I encouraged the senior leader to work closely with the outreach staffer’s supervisor to ensure that she understood her responsibility for her subordinate’s performance, and to help her work with him to accept his own goals and responsibility for meeting them. Specifics included:

  • Acknowledging that he’s gotten off course and that she hadn’t taken prompt action to get him back on track: “I should have spoken to you right away when I noticed that you had stopped doing this, or started doing that, and explained the connection to our larger success.”
  • Asking if anything had changed for him about the job, the community, or the management relationship — and listening, listening, listening to his response: “Has something changed for you about the way you see and feel about the job? Because that’s what it seems like when you do X, Y, Z instead of A, B, C, as you used to do. Can you tell me about that?”
  • Reinforcing the organization’s mission, goals, and philosophy, and making clear to the staffer how and why his work matters to the organization and the community.
  • Helping him see how his performance affects the organization’s success and customer satisfaction.
  • Asking him to recommit to his responsibilities and work with the community in positive ways: “Would you be willing to try doing such-and-such?”

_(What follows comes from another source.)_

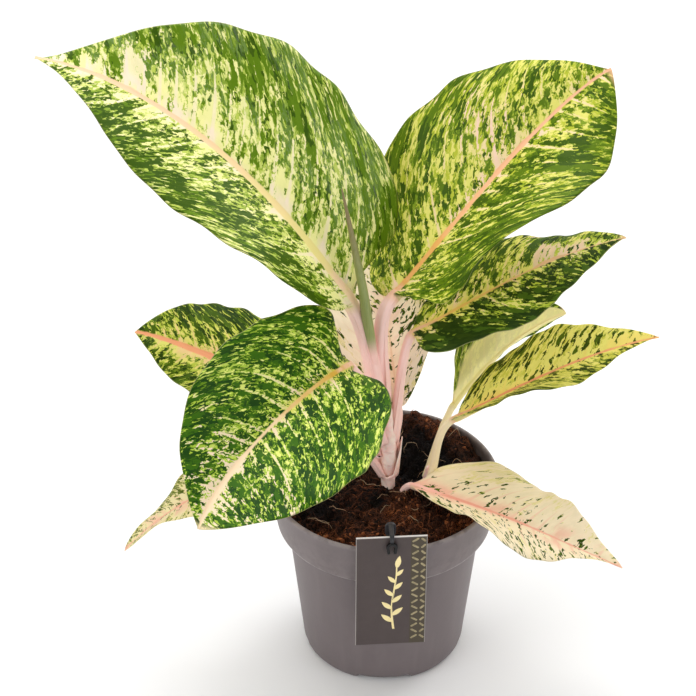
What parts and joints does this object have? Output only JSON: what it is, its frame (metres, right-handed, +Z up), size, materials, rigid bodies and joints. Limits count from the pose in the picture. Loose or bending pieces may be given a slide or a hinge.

  • Checking back with him frequently to assess his accomplishments and satisfaction as well as verify he’s on a successful trajectory: “How about we go together to the next event, and we can try out some new positioning?”
  • Making sure he’s getting consistent positive attention for all his positive actions.
  • Recognizing whether his goals and the organization’s goals are congruent, and if they can’t be reconciled, finding a graceful exit for him.

What will happen next? The management team isn’t sure. Over the next few months they’ll have to see if the supervisor can be more connected, more developmental, and more inspirational — and whether the employee is still emotionally available to reengaging.